Still, Yesteryear doesn’t seem majorly invested in social critique. It’s telling a story first and foremost, throwing out clues and red herrings on the way to its ultimate reveal. I don’t want to spoil the book’s twists, but it’s fascinating how Burke likens the self-surveillant habits of an influencer to the principles of religion—if you grow up believing that God is always watching everything you do, then broadcasting your life online might simply mean performing for a different kind of audience. And yet, Natalie isn’t trying to spread her faith with her videos, the way that many tradwives and content creators seem to be. She’s grasping for power. She knows that the domestic realm is the one space that’s been ceded to women’s authority, and she’s aware that the internet has given her ways to expand her sprawling desire for control. “What did I want? An easy answer,” Natalie explains early in Yesteryear. “I wanted more of what I already had. I wanted the whole entire world to see itself through my eyes. A new level of influence.”

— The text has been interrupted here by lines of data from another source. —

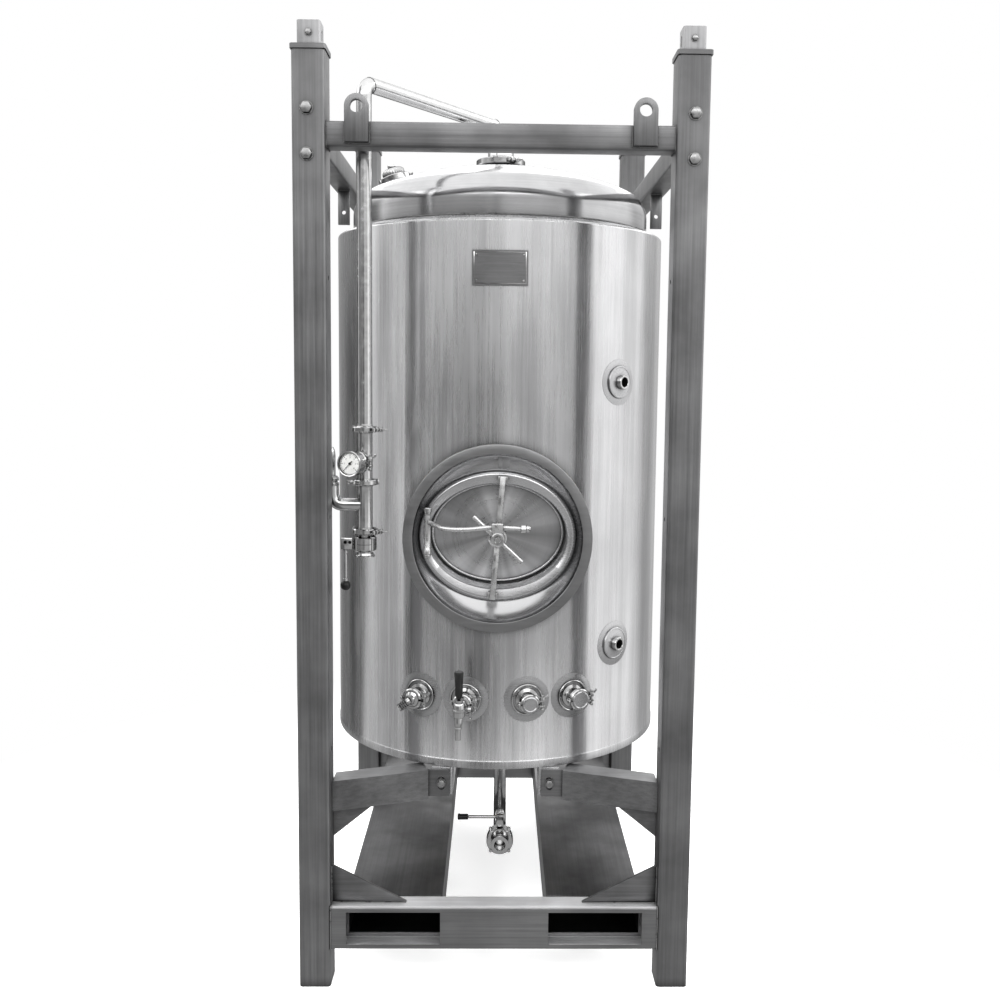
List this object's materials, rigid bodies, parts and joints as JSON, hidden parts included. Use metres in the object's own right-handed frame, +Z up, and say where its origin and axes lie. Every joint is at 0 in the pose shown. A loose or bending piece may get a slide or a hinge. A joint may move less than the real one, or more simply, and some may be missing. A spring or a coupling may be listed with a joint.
{
  "type": "intermediate bulk container",
  "caption": "Upright insulated stainless tank in a stackable square-tube frame with fork pockets, lifting lugs, an oval manway, a gauge column and a bottom drain valve.",
  "frame": {"origin": "on the ground under the middle of the frame", "axes": "+X to the right seen from the manway side, +Y to the back, +Z up"},
  "size_m": [1.006, 1.22, 2.4083],
  "materials": {
    "frame_steel": "satin",
    "jacket_steel": "satin",
    "vessel_steel": "satin",
    "fitting_steel": "polished",
    "plate_steel": "matte",
    "black_plastic": "satin",
    "white_plastic": "satin",
    "seal_rubber": "matte",
    "insulation_foam": "matte"
  },
  "bodies": {
    "tank_and_frame": {"post_front_left": "frame_steel", "post_front_right": "frame_steel", "post_rear_left": "frame_steel", "post_rear_right": "frame_steel", "stacking_head_front_left": "frame_steel", "stacking_head_front_right": "frame_steel", "stacking_head_rear_left": "frame_steel", "stacking_head_rear_right": "frame_steel", "support_arm_front_left": "frame_steel", "support_arm_front_right": "frame_steel", "support_arm_rear_left": "frame_steel", "support_arm_rear_right": "frame_steel", "top_beam_front": "frame_steel", "top_beam_rear": "frame_steel", "top_beam_left": "frame_steel", "top_beam_right": "frame_steel", "base_beam_front": "frame_steel", "base_beam_rear": "frame_steel", "fork_channel_left": "frame_steel", "fork_channel_right": "frame_steel", "vessel_shell": "vessel_steel", "vessel_top_head": "vessel_steel", "vessel_bottom_head": "vessel_steel", "insulation": "insulation_foam", "jacket_cladding": "jacket_steel", "jacket_base_ring": "jacket_steel", "nameplate": "plate_steel", "manway_collar": "jacket_steel", "manway_neck": "vessel_steel", "manway_yoke": "fitting_steel", "manway_davit": "fitting_steel", "port_hose": "fitting_steel", "port_tap": "fitting_steel", "port_blank_inner": "fitting_steel", "port_blank_outer": "fitting_steel", "sensor_port_lower": "fitting_steel", "sensor_port_upper": "fitting_steel", "top_clamp": "fitting_steel", "cleaning_pipe": "fitting_steel", "relief_clamp": "fitting_steel", "relief_valve": "white_plastic", "column_clamp_upper": "fitting_steel", "column_clamp_middle": "fitting_steel", "column_clamp_lower": "fitting_steel", "gauge_tee": "fitting_steel", "gauge_body": "fitting_steel", "branch_tee": "fitting_steel", "column_valve": "fitting_steel", "drain_pipe": "fitting_steel", "drain_valve": "fitting_steel"},
    "manway_door": {"manway_door": "fitting_steel", "manway_gasket": "seal_rubber"},
    "manway_handle": {"manway_handle": "fitting_steel"},
    "column_lever": {"column_valve_lever": "fitting_steel"},
    "drain_lever": {"drain_valve_lever": "fitting_steel", "drain_valve_grip": "black_plastic"},
    "tap_handle": {"tap_handle": "black_plastic"},
    "tap_flow_lever": {"tap_flow_lever": "fitting_steel"},
    "gauge_needle": {"gauge_needle": "black_plastic"},
    "relief_knob": {"relief_knob": "white_plastic"}
  },
  "joints": [
    {"name": "manway_handle_turn", "type": "hinge", "parent": "tank_and_frame", "child": "manway_handle", "pos_m": [0, -0.491, 1.152], "axis": [0, -1, 0], "range_deg": [0, 1440]},
    {"name": "manway_door_slide", "type": "slide", "parent": "tank_and_frame", "child": "manway_door", "axis": [0, 1, 0], "range_m": [0, 0.024]},
    {"name": "column_lever_turn", "type": "hinge", "parent": "tank_and_frame", "child": "column_lever", "pos_m": [-0.391, -0.5, 1.1405], "axis": [-1, 0, 0], "range_deg": [0, 90]},
    {"name": "drain_lever_turn", "type": "hinge", "parent": "tank_and_frame", "child": "drain_lever", "pos_m": [0.015, -0.134, 0.251], "axis": [0, 0, 1], "range_deg": [0, 90]},
    {"name": "tap_handle_tip", "type": "hinge", "parent": "tank_and_frame", "child": "tap_handle", "pos_m": [-0.09566, -0.5538, 0.7543], "axis": [0.9854, -0.1702, 0], "range_deg": [0, 40]},
    {"name": "tap_flow_turn", "type": "hinge", "parent": "tank_and_frame", "child": "tap_flow_lever", "pos_m": [-0.09225, -0.53409, 0.716], "axis": [-0.9854, 0.1702, 0], "range_deg": [0, 60]},
    {"name": "gauge_needle_sweep", "type": "hinge", "parent": "tank_and_frame", "child": "gauge_needle", "pos_m": [-0.36907, -0.57987, 1.352], "axis": [0.342, 0.9397, 0], "range_deg": [0, 270], "stiffness_Nm_per_rad": 0.0002},
    {"name": "relief_knob_pull", "type": "slide", "parent": "tank_and_frame", "child": "relief_knob", "axis": [-0.305, 0, 0.9524], "range_m": [0, 0.007], "stiffness_N_per_m": 500}
  ],
  "couplings": [
    {"joint": "manway_door_slide", "follows": "manway_handle_turn", "m_per_rad": 0.00095493}
  ]
}
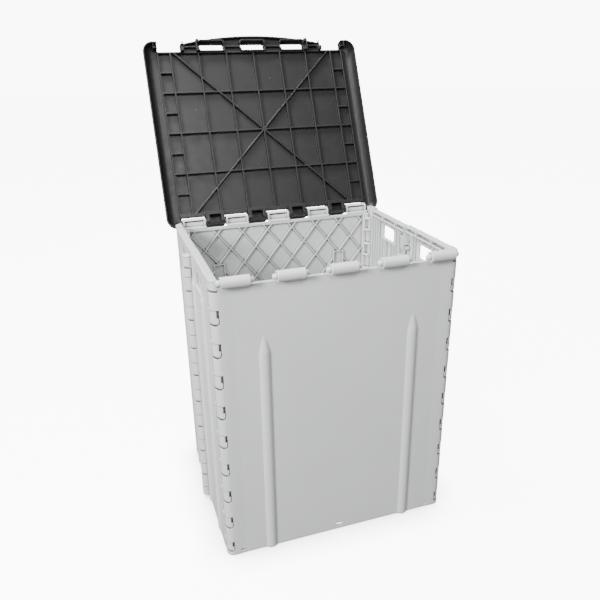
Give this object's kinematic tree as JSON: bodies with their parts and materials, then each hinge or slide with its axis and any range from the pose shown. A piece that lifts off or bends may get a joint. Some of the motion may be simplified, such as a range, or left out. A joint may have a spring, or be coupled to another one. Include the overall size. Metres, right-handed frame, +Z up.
{
  "type": "collapsible storage crate",
  "caption": "Tall folding plastic storage crate with hinged panels, hand holes, a fold-down floor and a hinged dark lid with an arched handle lip.",
  "frame": {"origin": "middle of the rear panel's bottom face, on the ground", "axes": "+X to the right seen from the front, +Y to the rear, +Z up; the front panel faces -Y"},
  "size_m": [0.428, 0.5111, 0.8166],
  "materials": {
    "white_plastic": "moulded white polypropylene with a fine satin texture",
    "dark_grey_plastic": "moulded charcoal grey polypropylene, satin",
    "steel_rod": "drawn steel wire, bright"
  },
  "bodies": {
    "rear": {"rear_panel": "white_plastic", "rear_rod_plugs": "white_plastic", "rear_left_rod": "steel_rod", "rear_right_rod": "steel_rod", "floor_hinge_pin": "steel_rod"},
    "left_rear": {"left_rear_side": "white_plastic", "left_middle_rod": "steel_rod", "left_hinge_cap": "white_plastic"},
    "left_front": {"left_front_side": "white_plastic"},
    "right_rear": {"right_rear_side": "white_plastic", "right_middle_rod": "steel_rod", "right_hinge_cap": "white_plastic"},
    "right_front": {"right_front_side": "white_plastic"},
    "front": {"front_panel": "white_plastic", "front_rod_plugs": "white_plastic", "front_left_rod": "steel_rod", "front_right_rod": "steel_rod"},
    "floor": {"floor_panel": "white_plastic"},
    "lid": {"lid": "dark_grey_plastic"},
    "left_lock": {"left_side_lock": "white_plastic"},
    "right_lock": {"right_side_lock": "white_plastic"}
  },
  "joints": [
    {"name": "fold", "type": "hinge", "parent": "rear", "child": "left_rear", "pos_m": [-0.188, -0.006, 0], "axis": [0, 0, 1], "range_deg": [0, 88]},
    {"name": "left_middle_hinge", "type": "hinge", "parent": "left_rear", "child": "left_front", "pos_m": [-0.204, -0.158, 0], "axis": [0, 0, 1], "range_deg": [-176, 0]},
    {"name": "front_left_hinge", "type": "hinge", "parent": "left_front", "child": "front", "pos_m": [-0.188, -0.31, 0], "axis": [0, 0, 1], "range_deg": [0, 88]},
    {"name": "right_rear_hinge", "type": "hinge", "parent": "rear", "child": "right_rear", "pos_m": [0.188, -0.006, 0], "axis": [0, 0, 1], "range_deg": [-88, 0]},
    {"name": "right_middle_hinge", "type": "hinge", "parent": "right_rear", "child": "right_front", "pos_m": [0.204, -0.158, 0], "axis": [0, 0, 1], "range_deg": [0, 176]},
    {"name": "floor_hinge", "type": "hinge", "parent": "rear", "child": "floor", "pos_m": [0, -0.0017, 0.009], "axis": [-1, 0, 0], "range_deg": [-90, 0]},
    {"name": "lid_hinge", "type": "hinge", "parent": "rear", "child": "lid", "pos_m": [0, 0.0125, 0.49], "axis": [-1, 0, 0], "range_deg": [-114.5, 0]},
    {"name": "left_lock_slide", "type": "slide", "parent": "left_rear", "child": "left_lock", "axis": [0, 0, 1], "range_m": [-0.01, 0]},
    {"name": "right_lock_slide", "type": "slide", "parent": "right_rear", "child": "right_lock", "axis": [0, 0, 1], "range_m": [-0.01, 0]}
  ],
  "couplings": [
    {"joint": "left_middle_hinge", "follows": "fold", "ratio": -2},
    {"joint": "front_left_hinge", "follows": "fold", "ratio": 1},
    {"joint": "right_rear_hinge", "follows": "fold", "ratio": -1},
    {"joint": "right_middle_hinge", "follows": "fold", "ratio": 2}
  ]
}
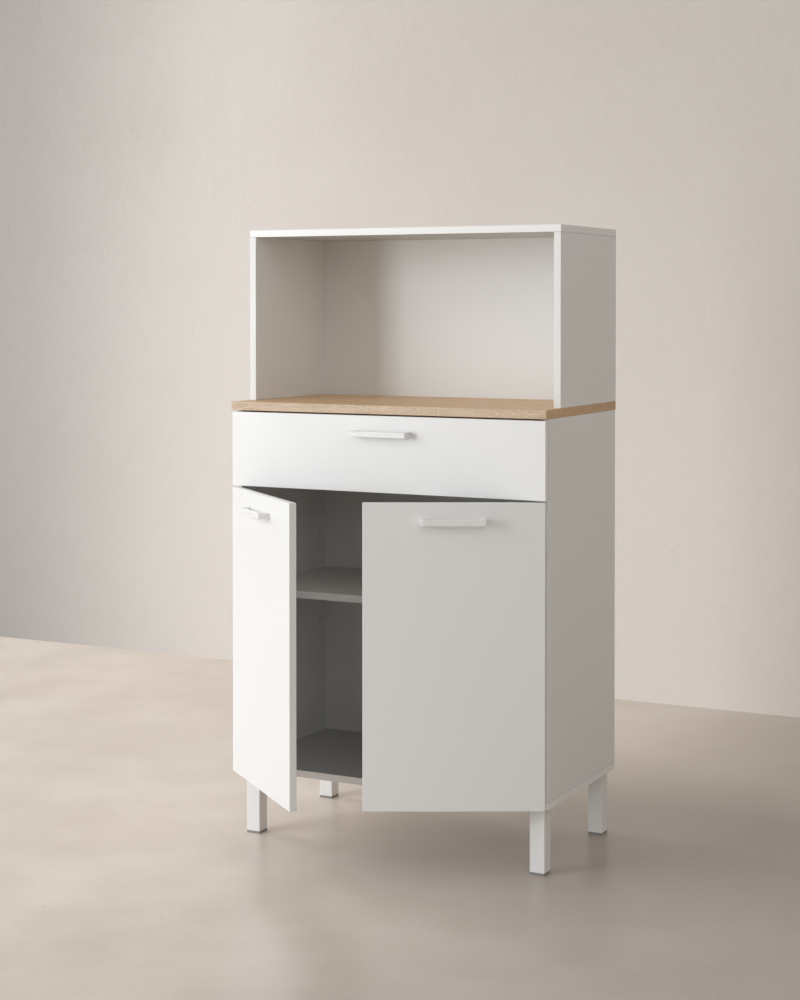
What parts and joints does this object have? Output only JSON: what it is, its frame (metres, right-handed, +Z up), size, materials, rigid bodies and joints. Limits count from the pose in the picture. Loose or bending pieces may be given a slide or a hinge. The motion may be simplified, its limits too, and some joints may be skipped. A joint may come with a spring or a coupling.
{
  "type": "microwave cabinet",
  "caption": "Free-standing white kitchen cabinet: open hutch for a microwave oven on an oak worktop, a drawer and two hinged doors below, on square legs.",
  "frame": {"origin": "on the floor, under the middle of the cabinet's box with its doors ajar", "axes": "+Z up, -Y towards the person in front of the doors, +X to that person's right"},
  "size_m": [0.72, 0.613, 1.288],
  "materials": {
    "white_melamine": "fine-textured white melamine on particleboard, edges banded",
    "white_front": "smooth satin white melamine, edges banded",
    "white_hardboard": "white-faced hardboard",
    "oak_melamine": "light oak grain along the width, matt",
    "white_steel": "white powder coat",
    "foot_plastic": "dark grey moulded",
    "handle_metal": "satin white lacquer",
    "runner_steel": "white epoxy coat",
    "roller_nylon": "natural nylon",
    "cap_plastic": "moulded white",
    "bumper": "clear soft pad",
    "beech": "fluted beech",
    "zinc_steel": "bright zinc or nickel plate"
  },
  "bodies": {
    "case": {"worktop": "oak_melamine", "hutch_left_side": "white_melamine", "hutch_right_side": "white_melamine", "hutch_top": "white_melamine", "hutch_back": "white_hardboard", "base_left_side": "white_melamine", "base_right_side": "white_melamine", "base_bottom": "white_melamine", "base_back": "white_hardboard", "shelf": "white_melamine", "shelf_pins": "zinc_steel", "front_left_leg": "white_steel", "front_right_leg": "white_steel", "rear_left_leg": "white_steel", "rear_right_leg": "white_steel", "leg_feet": "foot_plastic", "leg_inserts": "zinc_steel", "left_case_runner": "runner_steel", "right_case_runner": "runner_steel", "runner_screws": "zinc_steel", "left_hinge_arms": "zinc_steel", "left_hinge_plates": "zinc_steel", "right_hinge_arms": "zinc_steel", "right_hinge_plates": "zinc_steel", "hinge_plate_screws": "zinc_steel", "case_screws": "zinc_steel", "screw_caps": "cap_plastic", "case_dowels": "beech", "worktop_cams": "zinc_steel", "worktop_cam_bolts": "zinc_steel", "back_nails": "zinc_steel", "front_bumpers": "bumper"},
    "drawer": {"drawer_runner_screws": "zinc_steel", "drawer_front": "white_front", "drawer_left_side": "white_melamine", "drawer_right_side": "white_melamine", "drawer_back": "white_melamine", "drawer_bottom": "white_hardboard", "drawer_handle": "handle_metal", "drawer_handle_screws": "zinc_steel", "drawer_cams": "zinc_steel", "drawer_cam_bolts": "zinc_steel", "drawer_back_screws": "zinc_steel", "left_drawer_runner": "runner_steel", "right_drawer_runner": "runner_steel"},
    "left_door": {"left_door": "white_front", "left_door_handle": "handle_metal", "left_handle_screws": "zinc_steel", "left_hinge_cups": "zinc_steel", "left_cup_screws": "zinc_steel"},
    "right_door": {"right_door": "white_front", "right_door_handle": "handle_metal", "right_handle_screws": "zinc_steel", "right_hinge_cups": "zinc_steel", "right_cup_screws": "zinc_steel"},
    "left_links": {"left_hinge_links": "zinc_steel"},
    "right_links": {"right_hinge_links": "zinc_steel"},
    "case_rollers": {"case_rollers": "roller_nylon"},
    "drawer_rollers": {"drawer_rollers": "roller_nylon"}
  },
  "joints": [
    {"name": "drawer_slide", "type": "slide", "parent": "case", "child": "drawer", "axis": [0, -1, 0], "range_m": [0, 0.25]},
    {"name": "case_roller_spin", "type": "hinge", "parent": "case", "child": "case_rollers", "pos_m": [0, -0.04426, 0.7695], "axis": [1, 0, 0], "range_deg": [-2, 1434.39]},
    {"name": "drawer_roller_spin", "type": "hinge", "parent": "drawer", "child": "drawer_rollers", "pos_m": [0, 0.27774, 0.7695], "axis": [1, 0, 0], "range_deg": [-2, 1434.39]},
    {"name": "left_door_hinge", "type": "hinge", "parent": "case", "child": "left_door", "pos_m": [-0.3585, -0.07726, 0.138], "axis": [0, 0, -1], "range_deg": [-40, 50]},
    {"name": "right_door_hinge", "type": "hinge", "parent": "case", "child": "right_door", "pos_m": [0.3585, -0.07726, 0.138], "axis": [0, 0, 1], "range_deg": [-27, 63]},
    {"name": "left_link_turn", "type": "hinge", "parent": "case", "child": "left_links", "pos_m": [-0.3425, -0.06576, 0.138], "axis": [0, 0, -1], "range_deg": [-32.5, 40.5]},
    {"name": "right_link_turn", "type": "hinge", "parent": "case", "child": "right_links", "pos_m": [0.3425, -0.06576, 0.138], "axis": [0, 0, 1], "range_deg": [-22.1, 50.9]}
  ],
  "couplings": [
    {"joint": "case_roller_spin", "follows": "drawer_slide", "rad_per_m": 100},
    {"joint": "drawer_roller_spin", "follows": "drawer_slide", "rad_per_m": 100},
    {"joint": "left_link_turn", "follows": "left_door_hinge", "ratio": 0.8},
    {"joint": "right_link_turn", "follows": "right_door_hinge", "ratio": 0.8}
  ]
}
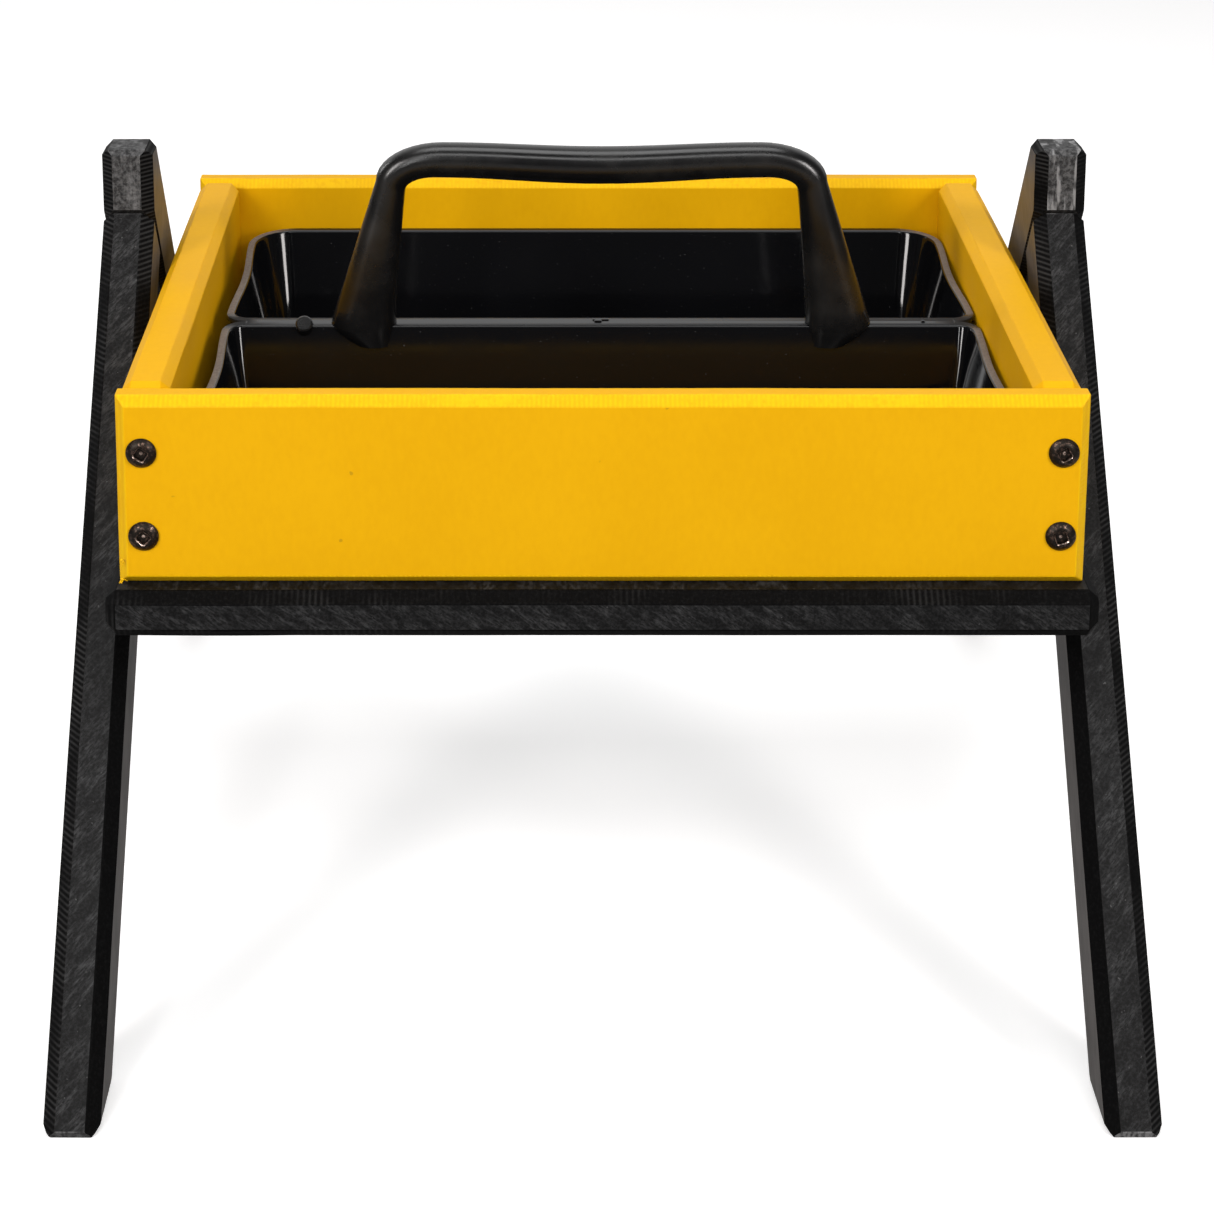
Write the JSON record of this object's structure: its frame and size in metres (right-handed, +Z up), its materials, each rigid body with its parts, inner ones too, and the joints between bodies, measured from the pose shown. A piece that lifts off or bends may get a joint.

In her 2025 book, The House of My Mother, Shari Franke—the eldest daughter of Ruby Franke, a popular parenting influencer who’s currently in prison for aggravated child abuse—imagines the moment her mother gave birth for the first time: “In her arms lay not just a baby but a woman’s ultimate power. Her divine right to mold a new soul in her own image.” If she’d had other opportunities, her daughter thinks, Ruby could have redirected her ferocious ambition into other outlets. Instead, motherhood was her calling, her creative project, and her business enterprise, and her children were forced to become subservient cast members in her never-ending performance. If Yesteryear seems at first like it’s satirically critiquing savvy businesswomen who pretend to be docile helpmeets, by the end it’s much more attuned to the tragedy of women like Natalie, and how corrupted motherhood can become when it’s all about the audience.